The number of serious injuries and deaths resulting from encounters with police in B.C. is increasing, and the provincial watchdog says it’s struggling to keep up with investigating them all.

The Independent Investigations Office of B.C. was notified of 158 officer-involved incidents of harm or death in 2017 and 117 in 2018, according to its data. In 2019, that jumped to 189 and then 224 in 2020. The number of investigations fell to 200 in 2021.

The IIO is an independent, civilian-led oversight agency required to investigate what role, if any, officer actions or inactions have any time an encounter with police results in injury or death.

So far, in the first eight months of 2022, the IIO has been deployed to 137 cases.

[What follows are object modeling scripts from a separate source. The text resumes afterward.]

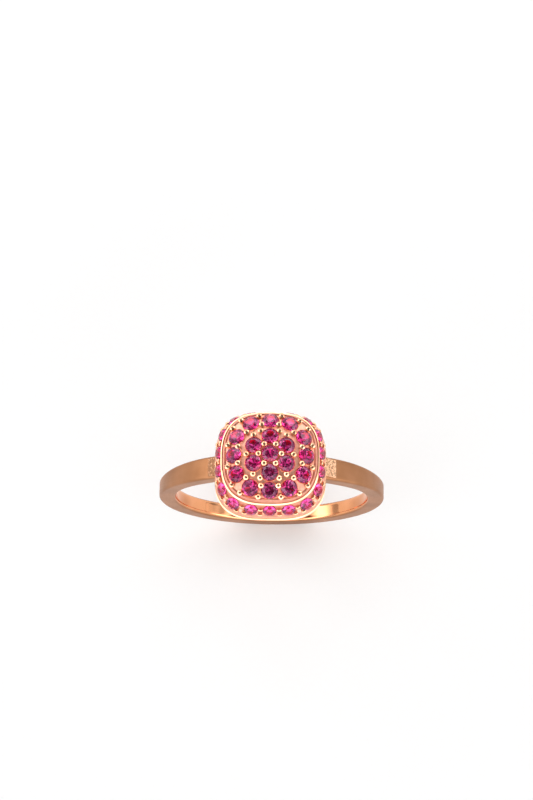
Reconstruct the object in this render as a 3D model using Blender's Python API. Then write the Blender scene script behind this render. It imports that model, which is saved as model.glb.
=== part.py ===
"""Cocktail ring: a slim gold shank carrying a cushion-shaped head set all over with round red stones.

The origin is the centre of the finger bore. The finger lies along Y, +Z points up to the head and +X is
the wearer's right. Sizes are in metres, written as millimetres times MM.
"""
from math import cos, pi, radians, sin, sqrt, tau

import bmesh
import bpy
from mathutils import Matrix, Vector

MM = 0.001

# Shank: a band round the finger, wide at its shoulders and slim from the sides down
BORE_RADIUS = 8.65 * MM
BAND_THICKNESS = 1.53 * MM
SHOULDER_WIDTH = 2.02 * MM
BAND_WIDTH = 1.44 * MM
OUTER_EDGE_RADIUS = 0.24 * MM
INNER_EDGE_RADIUS = 0.30 * MM
TAPER_START = radians(30)
TAPER_END = radians(88)
BAND_STEPS = 72
EDGE_STEPS = 2

# Head: cushion outlines, as superellipses, at the rim of the top plate and at the foot of the head.
# Half widths are along X. The depths are the lengths along the finger as shares of those along X, and
# the foot sits a little further forward than the rim.
RIM_HALF_WIDTH = 4.21 * MM
RIM_POWER = 2.70
RIM_DEPTH = 0.970
FOOT_HALF_WIDTH = 4.85 * MM
FOOT_POWER = 3.20
FOOT_DEPTH = 0.960
FOOT_FORWARD = 0.20 * MM
OUTLINE_STEPS = 48
GAP = 0.02 * MM

# Domed top plate
DOME_RADIUS = 7.85 * MM
DOME_CENTRE_Z = 5.95 * MM
PLATE_THICKNESS = 0.80 * MM
PLATE_SEAT_Z = 11.87 * MM
PLATE_LEDGE = 0.62 * MM
PLATE_SHARES = (0.30, 0.56, 0.78)
BEVEL_WIDTH = 0.18 * MM
BEVEL_FOOT_Z = 12.05 * MM

# Rim wire round the edge of the plate
RIM_WIRE_RADIUS = 0.10 * MM
RIM_WIRE_Z = 12.00 * MM

# Side wall under the rim: a sloping band for one row of stones
WALL_LIP_Z = 11.72 * MM
WALL_SLOPE_FOOT_Z = 10.65 * MM
WALL_SLOPE_SHARE = 0.80
WALL_FOOT_Z = 10.25 * MM
WALL_FOOT_SHARE = 0.95
WALL_THICKNESS = 0.72 * MM

# Base rail: the upright foot of the head
RAIL_FOOT_Z = 9.37 * MM
RAIL_LIP_HEIGHT = 0.16 * MM
RAIL_LIP_SHARE = 1.04
RAIL_THICKNESS = 0.70 * MM

# Brilliant-cut stones, as shares of the diameter
TABLE_SHARE = 0.56
CROWN_SHARE = 0.16
GIRDLE_SHARE = 0.03
PAVILION_SHARE = 0.43
CROWN_STAR_SHARE = 0.78
PAVILION_HALF_SHARE = 0.30
STONE_SINK = 0.03 * MM
STONE_TURN = radians(137.5)

# Stones of the top plate: one in the middle, a ring of 6, and 12 along the cushion outline
TOP_STONE = 1.44 * MM
INNER_RING = 1.65 * MM
OUTER_RING_FLAT = 3.17 * MM
OUTER_RING_CORNER = 3.38 * MM
RING_DEPTH = 0.985

# Stones of the side wall: one row, evenly spaced along the outline
SIDE_STONE = 1.18 * MM
SIDE_COUNT = 18
SIDE_SHARE = 0.48

# Seats and beads
SEAT_SIDES = 16
SEAT_HOLE_SHARE = 0.21
SEAT_DEPTH = 1.15 * MM
SEAT_HEADROOM = 1.0 * MM
BEAD_RADIUS = 0.21 * MM
BEAD_SINK = 0.02 * MM
SIDE_BEAD = (0.25 * MM, 0.19 * MM, 0.18 * MM)
SIDE_BEAD_OFFSET = 0.40 * MM

# Solder joining the head to the shoulders
SOLDER_HALF_WIDTH = 0.80 * MM
SOLDER_INNER_X = 4.30 * MM
SOLDER_OUTER_X = {"left": 5.50 * MM, "right": 5.75 * MM}
SOLDER_EDGE = 0.05 * MM
SOLDER_STEPS = 8

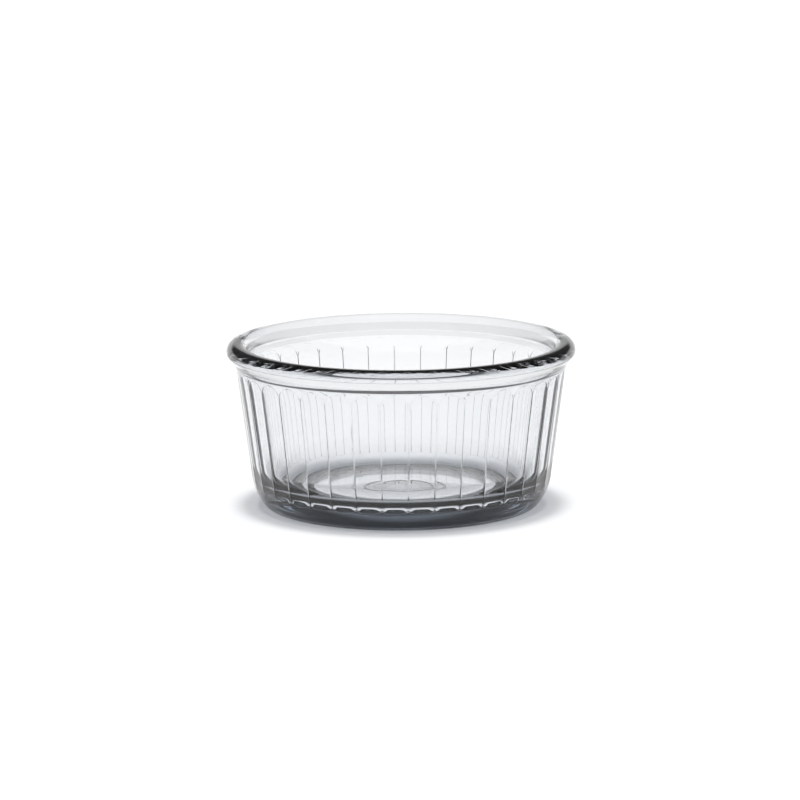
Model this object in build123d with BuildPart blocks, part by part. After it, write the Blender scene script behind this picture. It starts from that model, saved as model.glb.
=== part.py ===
# Fluted pressed-glass ramekin, one piece of clear glass, in millimetres.
# The origin is on the resting plane under the centre of the foot, and +Z points up out of the bowl.
# The section is drawn once and turned about the upright axis, then the flutes are pressed into the wall.
from build123d import *
from math import atan2, cos, degrees, pi, radians, sin, tan
import os

os.makedirs("parts", exist_ok=True)

# Driving sizes of the whole dish
rim_diameter = 100.0
height = 47.5
wall_lean_angle = 7.7
wall_thickness = 4.3
floor_level = 5.7

# The rolled rim, as a bead that stands out over the wall
bead_height = 5.2
bead_overhang = 1.8
bead_underside_rise = 2.1
bead_lip_width = 5.6
bead_outer_rounding_share = 0.8
bead_top_inner_rounding = 2.4
bead_lower_rounding = 1.1
bead_corner_rounding = 0.4
lip_drop = 4.5
lip_rounding = 0.3

# The collar, where the wall flares out to the bead
collar_height = 1.8
collar_flare = 0.9
collar_rounding = 3.0

# The heel, where the wall turns under to the foot
heel_height = 5.1
heel_undercut = 3.5
heel_rounding_share = 0.6
heel_lower_rounding = 3.2

# The foot ring and the shallow hollow of the underside
foot_ring_width = 8.2
foot_inner_rounding = 0.4
hollow_depth = 2.1
hollow_slope_width = 2.8
hollow_rounding = 3.2

# A plain raised ring and a circle of dots at the middle of the underside
mark_ring_radius = 11.6
mark_ring_width = 0.8
mark_height = 0.3
dot_count = 24
dot_circle_radius = 8.5
dot_radius = 0.55

# The inside corner between the wall and the floor
floor_corner_rounding = 8.5

# The flutes, shallow upright channels side by side that meet in sharp ridges
flute_count = 36
flute_turn_angle = 7.5
flute_depth = 0.24
flute_head_clearance = 0.3
flute_foot_level = 5.6
flute_foot_length = 0.6
flute_cutter_overrun = 1.0
flute_cutter_width_share = 1.3

# Radii and levels worked out from the sizes above, on the slope of the wall
rim_radius = rim_diameter / 2
lean = tan(radians(wall_lean_angle))
bead_bottom_level = height - bead_height
collar_bottom_level = bead_bottom_level - collar_height
collar_top_radius = rim_radius - bead_overhang
bead_top_outer_rounding = bead_outer_rounding_share * (bead_height - bead_underside_rise)
collar_bottom_radius = collar_top_radius - collar_flare


def wall_radius(level):
    """Radius of the plain outside of the wall at a height above the resting plane."""
    return collar_bottom_radius - (collar_bottom_level - level) * lean


lip_level = height - lip_drop
lip_radius = wall_radius(lip_level) - wall_thickness
inner_floor_radius = wall_radius(floor_level) - wall_thickness
heel_radius = wall_radius(heel_height)
foot_radius = heel_radius - heel_undercut
heel_slope_angle = atan2(heel_undercut, heel_height)
heel_slope_length = heel_height / cos(heel_slope_angle)
heel_turn_angle = heel_slope_angle - radians(wall_lean_angle)
heel_upper_rounding = heel_rounding_share * heel_slope_length / tan(heel_turn_angle / 2)
hollow_radius = foot_radius - foot_ring_width

# Each flute is cut by a very thick bar that leans with the wall and bites in by the flute's depth.
# The bar's radius makes neighbouring channels meet exactly on the ridges at the flutes' heads.
# Its ends are rounded lengthwise: a long round end draws the arch at the head, a short one the foot.
half_pitch_angle = pi / flute_count
flute_head_level = collar_bottom_level - flute_head_clearance
head_radius = wall_radius(flute_head_level)
bite_radius = head_radius - flute_depth
ridge_reach = head_radius * cos(half_pitch_angle)
bar_radius = (head_radius**2 + bite_radius**2 - 2 * bite_radius * ridge_reach) / (2 * (ridge_reach - bite_radius))
arch_length = head_radius * half_pitch_angle
arch_radius = (arch_length**2 + flute_depth**2) / (2 * flute_depth)
foot_curve_radius = (flute_foot_length**2 + flute_depth**2) / (2 * flute_depth)
flute_run = (flute_head_level - flute_foot_level) / cos(radians(wall_lean_angle))
straight_start = flute_foot_length
straight_end = flute_run - arch_length
wall_slope = Vector(sin(radians(wall_lean_angle)), 0, cos(radians(wall_lean_angle)))
wall_outward = Vector(cos(radians(wall_lean_angle)), 0, -sin(radians(wall_lean_angle)))
foot_point = Vector(wall_radius(flute_foot_level), 0, flute_foot_level)
bar_axis_point = foot_point + wall_outward * (bar_radius - flute_depth)
strip_half_turn = flute_cutter_width_share * arch_length / bar_radius
strip_side = Vector(0, -1, 0) * cos(strip_half_turn) - wall_outward * sin(strip_half_turn)
flute_plane = Plane(origin=bar_axis_point, x_dir=wall_slope, z_dir=strip_side)
surface_reach = bar_radius - flute_depth
outer_reach = surface_reach - flute_cutter_overrun

# A strip of that bar's skin, drawn lengthwise and turned a little way about the bar's own axis
with BuildPart() as flute_cutter:
    with BuildSketch(flute_plane):
        with BuildLine():
            Polyline((0, surface_reach), (0, outer_reach), (flute_run, outer_reach), (flute_run, surface_reach))
            RadiusArc((flute_run, surface_reach), (straight_end, bar_radius), -arch_radius)
            Line((straight_end, bar_radius), (straight_start, bar_radius))
            RadiusArc((straight_start, bar_radius), (0, surface_reach), -foot_curve_radius)
        make_face()
    revolve(axis=Axis(bar_axis_point, wall_slope), revolution_arc=2 * degrees(strip_half_turn))

# The dish itself
with BuildPart() as ramekin_dish:
    with BuildSketch(Plane.XZ):
        with BuildLine():
            section = FilletPolyline(
                (0, hollow_depth),
                (hollow_radius - hollow_slope_width, hollow_depth),
                (hollow_radius, 0),
                (foot_radius, 0),
                (heel_radius, heel_height),
                (collar_bottom_radius, collar_bottom_level),
                (collar_top_radius, bead_bottom_level),
                (rim_radius, bead_bottom_level + bead_underside_rise),
                (rim_radius, height),
                (rim_radius - bead_lip_width, height),
                (lip_radius, lip_level),
                (inner_floor_radius, floor_level),
                (0, floor_level),
                radius=(
                    hollow_rounding,
                    foot_inner_rounding,
                    heel_lower_rounding,
                    heel_upper_rounding,
                    collar_rounding,
                    bead_corner_rounding,
                    bead_lower_rounding,
                    bead_top_outer_rounding,
                    bead_top_inner_rounding,
                    lip_rounding,
                    floor_corner_rounding,
                ),
            )
            Line(section @ 1, section @ 0)
        make_face()
    revolve(axis=Axis.Z)
    with PolarLocations(0, flute_count, start_angle=flute_turn_angle):
        add(flute_cutter.part, mode=Mode.SUBTRACT)
    mark_plane = Plane.XY.offset(hollow_depth - mark_height)
    with BuildSketch(mark_plane):
        Circle(mark_ring_radius + mark_ring_width / 2)
        Circle(mark_ring_radius - mark_ring_width / 2, mode=Mode.SUBTRACT)
        with PolarLocations(dot_circle_radius, dot_count):
            Circle(dot_radius)
    extrude(until=Until.NEXT)

ramekin_dish.part.label = "ramekin_dish"
export_step(ramekin_dish.part, "parts/ramekin_dish.step")

floor_thickness = floor_level - hollow_depth
glass_volume = ramekin_dish.part.volume
strip = flute_cutter.part.bounding_box()
print(f"strip of one flute from {strip.min.Y:.2f} to {strip.max.Y:.2f} across")
print(f"bar radius {bar_radius:.1f}, floor {floor_thickness:.2f} thick, glass {glass_volume:.0f} cubic mm")
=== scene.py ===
# %% [markdown]
# # A fluted glass ramekin
#
# The ramekin is one piece of clear glass, pressed in a single shot between a mould and a plunger.
# It has a rolled rim, a short flared collar, a leaning wall with 36 upright flutes, a rounded heel and a
# flat foot ring around a shallow hollow. Glass shows its shape only by how it bends what stands around it,
# so this lesson spends its effort on two things: a very clean surface, and a studio with both bright and
# dark places for that surface to bend.
#
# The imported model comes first. It gives the frame, in metres, with the dish standing on z = 0 and its front
# towards -Y.

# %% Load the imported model
import math

import bmesh
import bpy
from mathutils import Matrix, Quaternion, Vector


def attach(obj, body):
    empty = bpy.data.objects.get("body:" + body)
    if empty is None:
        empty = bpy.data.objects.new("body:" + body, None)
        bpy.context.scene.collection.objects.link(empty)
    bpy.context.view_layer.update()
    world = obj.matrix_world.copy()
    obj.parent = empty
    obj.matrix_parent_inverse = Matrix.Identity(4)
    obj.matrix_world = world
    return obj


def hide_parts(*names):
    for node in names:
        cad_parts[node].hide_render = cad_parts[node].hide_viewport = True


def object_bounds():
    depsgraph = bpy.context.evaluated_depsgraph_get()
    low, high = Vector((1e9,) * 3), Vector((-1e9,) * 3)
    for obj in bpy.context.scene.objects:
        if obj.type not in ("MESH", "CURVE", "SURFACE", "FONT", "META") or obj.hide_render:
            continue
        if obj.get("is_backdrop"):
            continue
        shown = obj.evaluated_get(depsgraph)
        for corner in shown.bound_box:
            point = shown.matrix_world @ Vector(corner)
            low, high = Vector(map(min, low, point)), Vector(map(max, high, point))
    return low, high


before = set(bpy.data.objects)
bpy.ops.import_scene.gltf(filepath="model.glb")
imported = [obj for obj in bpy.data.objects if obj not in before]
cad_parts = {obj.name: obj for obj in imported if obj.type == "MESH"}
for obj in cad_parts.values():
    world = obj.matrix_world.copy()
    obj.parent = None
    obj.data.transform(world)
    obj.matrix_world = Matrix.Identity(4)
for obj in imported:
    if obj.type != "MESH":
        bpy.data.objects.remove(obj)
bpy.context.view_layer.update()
scene = bpy.context.scene
MM = 0.001

# %% [markdown]
# ## The camera
#
# The dish is photographed from a little above its rim with a long lens, so the near and far edges of the
# rim are almost the same width. A camera 1.65 m away with a lens of 259 mm gives that flat look. The small
# turn about the line of sight and the shift of the picture, in pixels, only place the dish in the frame.

# %% Camera
CAMERA_DISTANCE = 1.65
CAMERA_ELEVATION = math.radians(10.892)
CAMERA_ROLL = math.radians(-0.384)
LENS_LENGTH = 258.6
SENSOR_WIDTH = 36.0
NEAREST, FARTHEST = 0.1, 100.0
IMAGE_SIDE = 800
SHIFT_RIGHT = -1.41
SHIFT_UP = 18.11
AIM_HEIGHT = 0.025
aim_point = Vector((0.0, 0.0, AIM_HEIGHT))

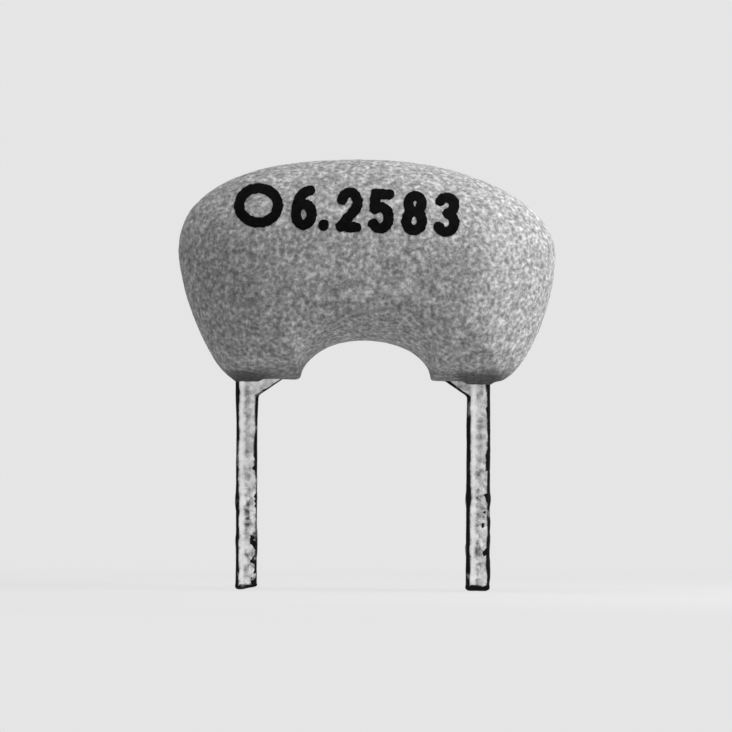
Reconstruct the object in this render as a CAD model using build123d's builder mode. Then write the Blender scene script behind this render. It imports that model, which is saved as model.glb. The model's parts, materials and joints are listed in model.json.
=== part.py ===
"""A two-lead ceramic resonator: a piezo plate held in stamped leads under a dipped coat.

+Z is up, +X runs along the row of leads and the marked face looks towards -Y. The origin
lies midway between the leads on the board's surface, where the leads' shoulders stop.
"""

from build123d import *
import math
import os

# ---- Driving dimensions, in millimetres --------------------------------------------------

# Leads: flat strips stamped from one thickness of sheet.
lead_pitch = 5.0
lead_width = 0.5
lead_thickness = 0.25
lead_length = 4.2
lead_tip_chamfer = 0.06
shoulder_reach = 0.6
shoulder_rise = 0.41
shoulder_height = 0.75
arm_height = 0.45

# Holder at the top of each lead: two folded jaws that grip an end of the plate.
jaw_width = 0.8
jaw_height = 1.1
bridge_depth = 0.25

# Piezo plate, set by its thickness and by the coat left round it, and its silver films.
plate_thickness = 0.35
plate_end_wall = 0.9
plate_top_wall = 0.98
plate_base_wall = 0.76
electrode_thickness = 0.03
electrode_margin = 0.2
electrode_overlap = 2.0

# Solder between plate and jaws.
solder_film = 0.04
solder_bead = 0.12
solder_round = 0.1

# Coat: overall sizes, then the curves of its outline.
coat_width = 8.2
coat_height = 4.8
coat_thickness = 3.6
coat_shift = 0.07
foot_gap = 0.33
foot_cover = 0.1
crown_height = 2.08
arch_width = 2.8
arch_height = 0.86

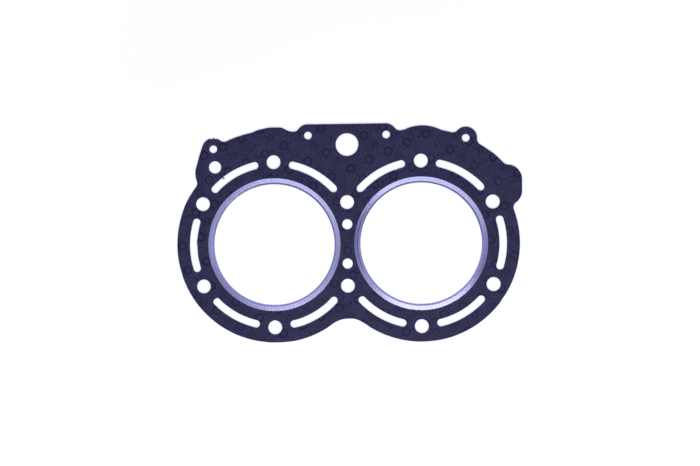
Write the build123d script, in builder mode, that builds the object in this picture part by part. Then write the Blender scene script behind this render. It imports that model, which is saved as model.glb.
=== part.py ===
from build123d import *

import math
import os

# Head gasket of a two-cylinder, water-cooled engine: one die-cut facing sheet, and a steel ring
# folded over the edge of each of its two cylinder openings.
# It lies flat on XY in millimetres.  +X runs along the cylinder row, +Y towards the side with the
# coolant outlet, +Z up to the cylinder head.  The origin is midway between the cylinders, in the
# plane of the facing's underside.

# ---- thicknesses ----
facing_thickness = 1.2
strip_thickness = 0.2  # steel strip of the bore rings
fit_gap = 0.05  # between a ring's wall and the edge of the sheet that it is crimped round

# ---- cylinder row and bore rings ----
bore_pitch = 96.0
ring_bore_radius = 39.5
flange_width = 4.0  # radial width of the fold, from the bore to the rim

# ---- head bolts ----
bolt_hole_diameter = 9.0
bolt_circle_radius = 54.0  # about each cylinder
end_bolt_angle = 30.0  # end bolts lie at this angle each side of the row's line
middle_bolt_y = 27.3  # pair shared by both cylinders, on the line between them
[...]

What’s made this year particularly difficult though is an unprecedented number of police-involved shootings, according to the IIO’s Chief Civilian Director Ronald MacDonald.

Between April 1 and Aug. 23, there have been 16 such shootings – the typical average is seven within a year.

MacDonald said he doesn’t know what’s causing the increase, but that he and his team are feeling the impacts.

They’ve recently made the decision to start tackling cases by public interest rather than in chronological order, in an attempt to get the ones they consider the most important out in a somewhat timely manner.

MacDonald couldn’t provide an exact estimate of how long investigations are now taking to complete. He did say that when he took over as chief civilian director in 2017 he reduced investigation times by about one-third – a success he’s now seeing reversed.

Beyond the impact delayed investigations have on those directly involved in the police incidents, MacDonald said it also deteriorates public trust.

“The longer it takes and the longer people go without answers, the more difficult it is for them to have faith in a system.”

He said the investigations office is struggling to fill its empty positions because the salaries and benefits it offers through the province aren’t competitive enough. Of 30 investigator positions, Ronald said they only have 20 filled. They’re also shy two people on their four-person forensic team.

Ronald said the IIO is currently making submission to the provincial government to increase its resources.

In a statement, the public safety ministry said it is working with the IIO to “help address their challenges.”